=== Material provided ===
□ □ □

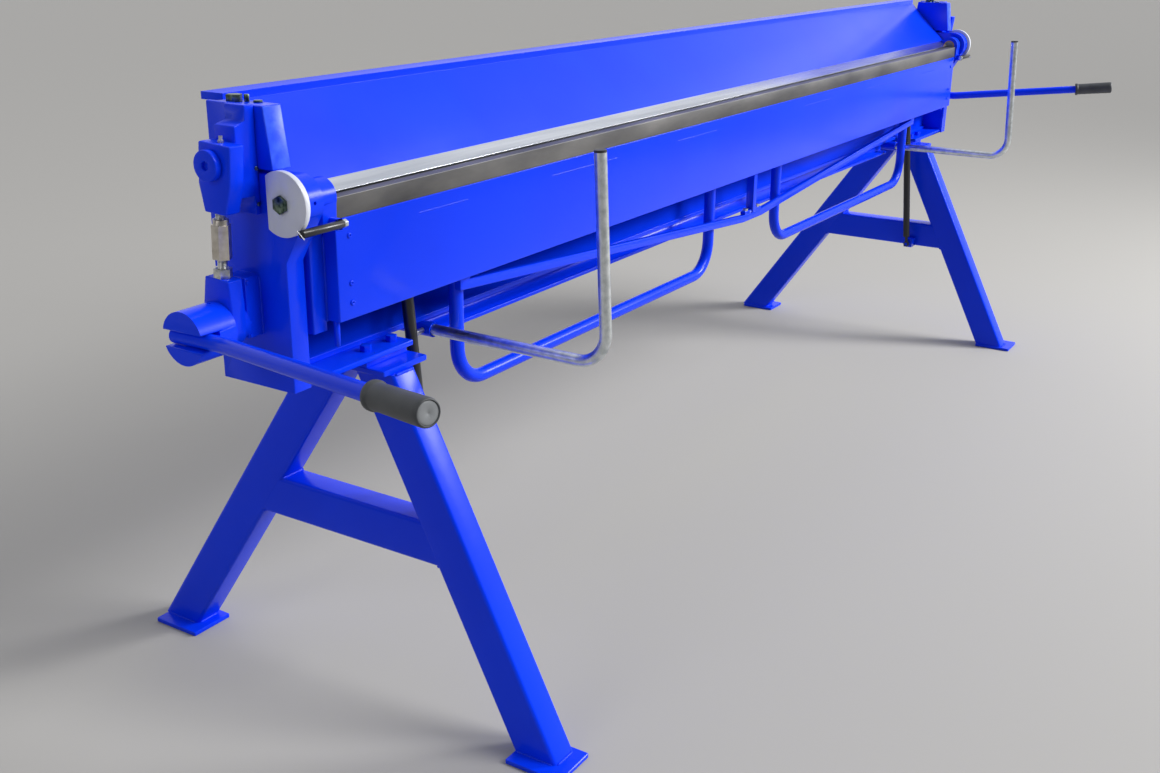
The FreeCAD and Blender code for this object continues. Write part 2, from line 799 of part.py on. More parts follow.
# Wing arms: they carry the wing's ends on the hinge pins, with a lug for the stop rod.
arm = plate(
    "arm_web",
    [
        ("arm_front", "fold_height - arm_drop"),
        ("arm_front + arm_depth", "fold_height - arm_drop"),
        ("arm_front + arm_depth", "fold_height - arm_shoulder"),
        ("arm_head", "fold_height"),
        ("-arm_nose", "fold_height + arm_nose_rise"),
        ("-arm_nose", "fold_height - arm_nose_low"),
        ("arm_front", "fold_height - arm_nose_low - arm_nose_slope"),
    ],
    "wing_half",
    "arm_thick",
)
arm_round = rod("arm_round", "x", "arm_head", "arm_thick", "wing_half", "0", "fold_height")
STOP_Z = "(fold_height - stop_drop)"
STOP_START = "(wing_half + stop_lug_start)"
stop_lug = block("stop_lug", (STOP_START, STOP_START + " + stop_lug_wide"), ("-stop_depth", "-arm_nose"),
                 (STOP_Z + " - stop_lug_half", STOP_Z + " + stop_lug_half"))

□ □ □

=== Required work ===
Repeat the material from above exactly, word for word.

=== Full response ===
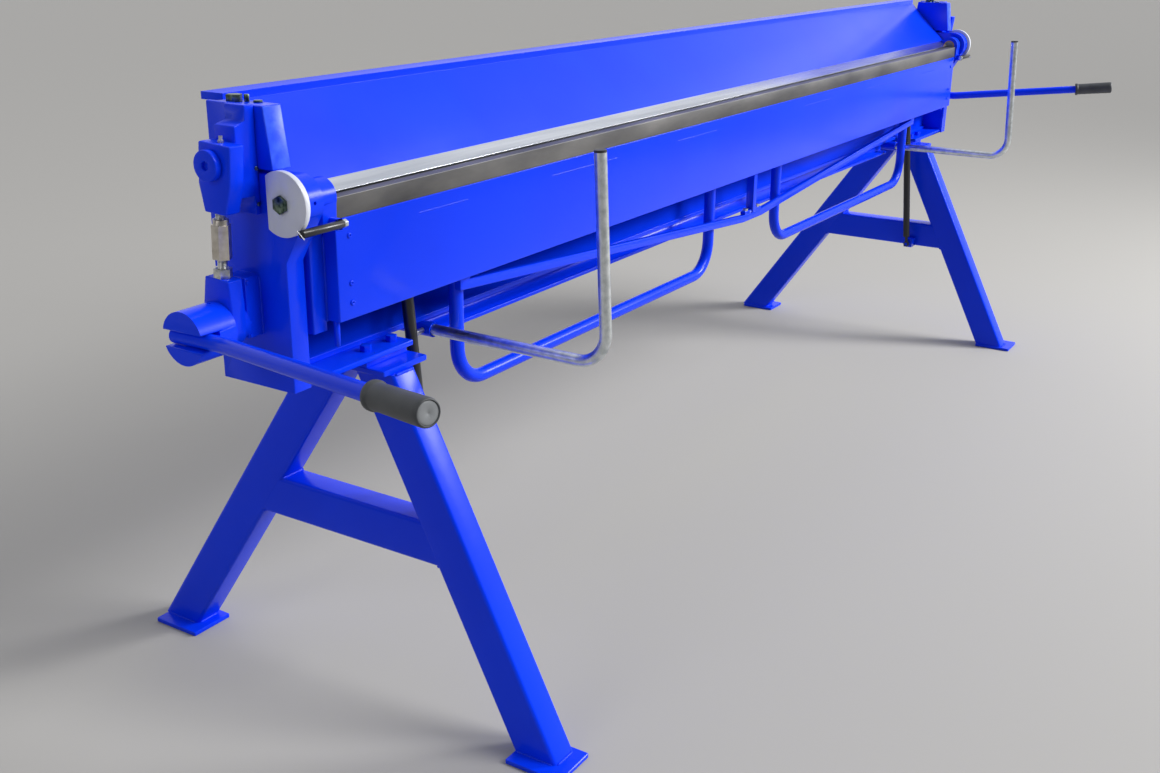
The FreeCAD and Blender code for this object continues. Write part 2, from line 799 of part.py on. More parts follow.
# Wing arms: they carry the wing's ends on the hinge pins, with a lug for the stop rod.
arm = plate(
    "arm_web",
    [
        ("arm_front", "fold_height - arm_drop"),
        ("arm_front + arm_depth", "fold_height - arm_drop"),
        ("arm_front + arm_depth", "fold_height - arm_shoulder"),
        ("arm_head", "fold_height"),
        ("-arm_nose", "fold_height + arm_nose_rise"),
        ("-arm_nose", "fold_height - arm_nose_low"),
        ("arm_front", "fold_height - arm_nose_low - arm_nose_slope"),
    ],
    "wing_half",
    "arm_thick",
)
arm_round = rod("arm_round", "x", "arm_head", "arm_thick", "wing_half", "0", "fold_height")
STOP_Z = "(fold_height - stop_drop)"
STOP_START = "(wing_half + stop_lug_start)"
stop_lug = block("stop_lug", (STOP_START, STOP_START + " + stop_lug_wide"), ("-stop_depth", "-arm_nose"),
                 (STOP_Z + " - stop_lug_half", STOP_Z + " + stop_lug_half"))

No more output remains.